Objective:
Reproduce exactly the section that begins at the line containing "attach(teeth, body)" and ends at the line containing "xLine = Vector((1, 0, 0))", both lines included; omit all other lines.

Dataset entries:
::::::::

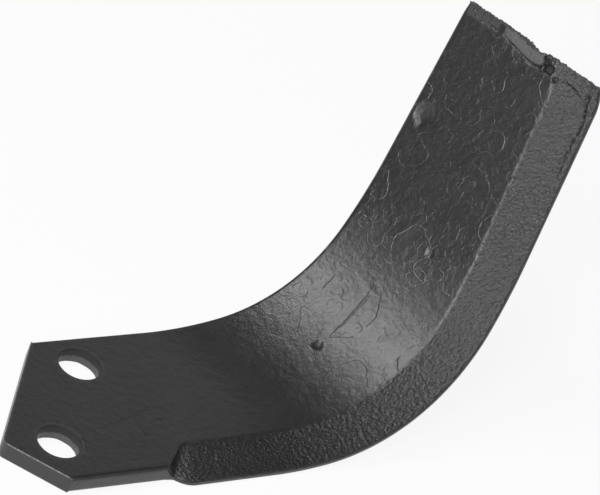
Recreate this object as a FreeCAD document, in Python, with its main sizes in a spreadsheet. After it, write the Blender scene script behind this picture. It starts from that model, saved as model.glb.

::::::::

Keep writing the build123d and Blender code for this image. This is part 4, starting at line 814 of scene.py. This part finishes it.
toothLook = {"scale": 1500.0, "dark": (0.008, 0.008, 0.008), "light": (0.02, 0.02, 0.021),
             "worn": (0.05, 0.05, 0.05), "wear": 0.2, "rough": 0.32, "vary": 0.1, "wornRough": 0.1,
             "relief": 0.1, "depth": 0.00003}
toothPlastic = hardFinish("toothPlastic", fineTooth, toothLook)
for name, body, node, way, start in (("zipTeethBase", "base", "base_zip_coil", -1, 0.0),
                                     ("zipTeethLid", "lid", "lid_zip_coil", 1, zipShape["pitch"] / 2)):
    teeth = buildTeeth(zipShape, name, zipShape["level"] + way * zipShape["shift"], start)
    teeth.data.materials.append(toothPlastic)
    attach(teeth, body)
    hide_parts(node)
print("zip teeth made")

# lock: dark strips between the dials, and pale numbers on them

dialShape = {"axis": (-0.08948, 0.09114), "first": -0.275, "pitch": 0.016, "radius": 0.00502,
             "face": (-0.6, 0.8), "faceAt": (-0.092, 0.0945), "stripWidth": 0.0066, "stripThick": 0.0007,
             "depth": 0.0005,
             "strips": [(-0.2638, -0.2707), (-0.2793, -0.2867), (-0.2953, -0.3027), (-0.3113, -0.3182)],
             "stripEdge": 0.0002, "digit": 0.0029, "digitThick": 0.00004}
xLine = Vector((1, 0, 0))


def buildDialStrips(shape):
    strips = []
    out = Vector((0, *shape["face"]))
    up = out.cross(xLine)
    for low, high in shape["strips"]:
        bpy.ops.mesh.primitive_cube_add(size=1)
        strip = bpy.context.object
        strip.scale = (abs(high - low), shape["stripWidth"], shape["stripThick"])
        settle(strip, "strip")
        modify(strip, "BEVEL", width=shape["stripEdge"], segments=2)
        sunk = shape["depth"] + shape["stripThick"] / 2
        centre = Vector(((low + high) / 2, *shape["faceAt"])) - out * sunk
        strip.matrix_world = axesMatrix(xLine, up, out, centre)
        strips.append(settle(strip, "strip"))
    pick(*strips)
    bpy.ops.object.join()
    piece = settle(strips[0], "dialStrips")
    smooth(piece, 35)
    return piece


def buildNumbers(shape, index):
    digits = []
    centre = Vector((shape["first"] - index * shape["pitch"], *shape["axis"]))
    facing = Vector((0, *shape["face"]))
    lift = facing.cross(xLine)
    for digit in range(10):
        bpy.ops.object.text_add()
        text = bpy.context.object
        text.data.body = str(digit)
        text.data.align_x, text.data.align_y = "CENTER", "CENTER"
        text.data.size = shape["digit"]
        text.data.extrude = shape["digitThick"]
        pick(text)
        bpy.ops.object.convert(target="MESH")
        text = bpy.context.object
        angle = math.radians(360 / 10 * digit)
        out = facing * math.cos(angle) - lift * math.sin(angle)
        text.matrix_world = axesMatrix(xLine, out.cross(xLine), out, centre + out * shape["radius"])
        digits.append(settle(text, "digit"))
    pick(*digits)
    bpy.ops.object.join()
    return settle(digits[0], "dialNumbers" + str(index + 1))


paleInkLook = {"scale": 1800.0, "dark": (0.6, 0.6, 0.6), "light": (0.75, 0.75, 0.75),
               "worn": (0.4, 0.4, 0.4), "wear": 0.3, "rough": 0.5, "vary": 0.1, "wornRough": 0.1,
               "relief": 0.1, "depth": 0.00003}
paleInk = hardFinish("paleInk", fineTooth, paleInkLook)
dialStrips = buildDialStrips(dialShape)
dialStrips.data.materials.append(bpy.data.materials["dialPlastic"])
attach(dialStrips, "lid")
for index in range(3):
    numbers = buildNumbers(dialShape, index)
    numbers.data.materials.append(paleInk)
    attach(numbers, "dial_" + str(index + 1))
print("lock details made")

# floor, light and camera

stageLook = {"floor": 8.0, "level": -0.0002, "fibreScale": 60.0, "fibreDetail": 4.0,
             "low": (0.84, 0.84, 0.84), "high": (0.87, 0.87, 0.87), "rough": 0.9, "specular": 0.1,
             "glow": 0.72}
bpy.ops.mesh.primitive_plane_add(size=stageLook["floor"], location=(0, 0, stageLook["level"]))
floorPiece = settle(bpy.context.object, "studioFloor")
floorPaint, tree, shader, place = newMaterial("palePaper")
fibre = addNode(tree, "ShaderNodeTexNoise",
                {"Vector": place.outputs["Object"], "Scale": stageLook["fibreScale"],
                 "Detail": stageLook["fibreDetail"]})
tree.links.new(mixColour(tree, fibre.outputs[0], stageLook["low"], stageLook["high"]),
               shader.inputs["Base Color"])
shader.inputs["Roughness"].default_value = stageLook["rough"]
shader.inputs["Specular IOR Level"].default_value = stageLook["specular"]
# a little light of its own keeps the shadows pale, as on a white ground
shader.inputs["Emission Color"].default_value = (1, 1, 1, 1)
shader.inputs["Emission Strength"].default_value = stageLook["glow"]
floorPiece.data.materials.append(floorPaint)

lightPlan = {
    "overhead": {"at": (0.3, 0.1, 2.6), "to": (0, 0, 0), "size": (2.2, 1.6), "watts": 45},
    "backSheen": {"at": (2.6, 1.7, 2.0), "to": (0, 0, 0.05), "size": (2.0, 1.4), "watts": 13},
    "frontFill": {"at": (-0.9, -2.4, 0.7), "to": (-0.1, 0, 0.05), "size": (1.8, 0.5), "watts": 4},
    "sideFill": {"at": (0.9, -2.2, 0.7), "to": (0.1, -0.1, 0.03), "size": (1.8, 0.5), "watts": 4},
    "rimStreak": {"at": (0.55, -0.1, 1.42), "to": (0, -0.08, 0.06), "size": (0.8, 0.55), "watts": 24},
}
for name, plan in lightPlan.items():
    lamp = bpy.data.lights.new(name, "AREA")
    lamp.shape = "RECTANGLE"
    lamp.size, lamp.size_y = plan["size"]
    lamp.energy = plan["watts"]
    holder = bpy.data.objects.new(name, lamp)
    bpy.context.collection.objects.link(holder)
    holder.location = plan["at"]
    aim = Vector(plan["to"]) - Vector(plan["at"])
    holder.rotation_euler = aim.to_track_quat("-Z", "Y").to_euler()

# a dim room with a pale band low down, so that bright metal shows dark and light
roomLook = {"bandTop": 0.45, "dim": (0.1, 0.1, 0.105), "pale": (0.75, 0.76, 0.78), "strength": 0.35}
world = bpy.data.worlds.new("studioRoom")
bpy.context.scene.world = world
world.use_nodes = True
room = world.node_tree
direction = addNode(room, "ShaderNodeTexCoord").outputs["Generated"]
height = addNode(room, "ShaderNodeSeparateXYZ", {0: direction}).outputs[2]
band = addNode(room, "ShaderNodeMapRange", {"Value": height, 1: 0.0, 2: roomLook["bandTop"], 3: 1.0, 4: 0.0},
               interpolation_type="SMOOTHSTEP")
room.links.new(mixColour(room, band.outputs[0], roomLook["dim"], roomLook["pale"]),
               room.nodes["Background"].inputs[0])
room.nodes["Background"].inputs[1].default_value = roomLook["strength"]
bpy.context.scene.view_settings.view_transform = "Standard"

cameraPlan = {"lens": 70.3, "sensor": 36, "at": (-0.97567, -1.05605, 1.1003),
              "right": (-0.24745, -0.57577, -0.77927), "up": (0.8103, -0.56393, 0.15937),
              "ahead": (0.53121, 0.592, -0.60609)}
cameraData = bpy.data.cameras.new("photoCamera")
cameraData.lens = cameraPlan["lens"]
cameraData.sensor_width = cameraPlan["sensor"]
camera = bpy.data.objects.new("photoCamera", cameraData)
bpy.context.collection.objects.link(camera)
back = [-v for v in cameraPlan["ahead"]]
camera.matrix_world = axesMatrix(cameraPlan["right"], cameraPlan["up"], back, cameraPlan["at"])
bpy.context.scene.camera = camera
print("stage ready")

::::::::

Output of the task:
    attach(teeth, body)
    hide_parts(node)
print("zip teeth made")

# lock: dark strips between the dials, and pale numbers on them

dialShape = {"axis": (-0.08948, 0.09114), "first": -0.275, "pitch": 0.016, "radius": 0.00502,
             "face": (-0.6, 0.8), "faceAt": (-0.092, 0.0945), "stripWidth": 0.0066, "stripThick": 0.0007,
             "depth": 0.0005,
             "strips": [(-0.2638, -0.2707), (-0.2793, -0.2867), (-0.2953, -0.3027), (-0.3113, -0.3182)],
             "stripEdge": 0.0002, "digit": 0.0029, "digitThick": 0.00004}
xLine = Vector((1, 0, 0))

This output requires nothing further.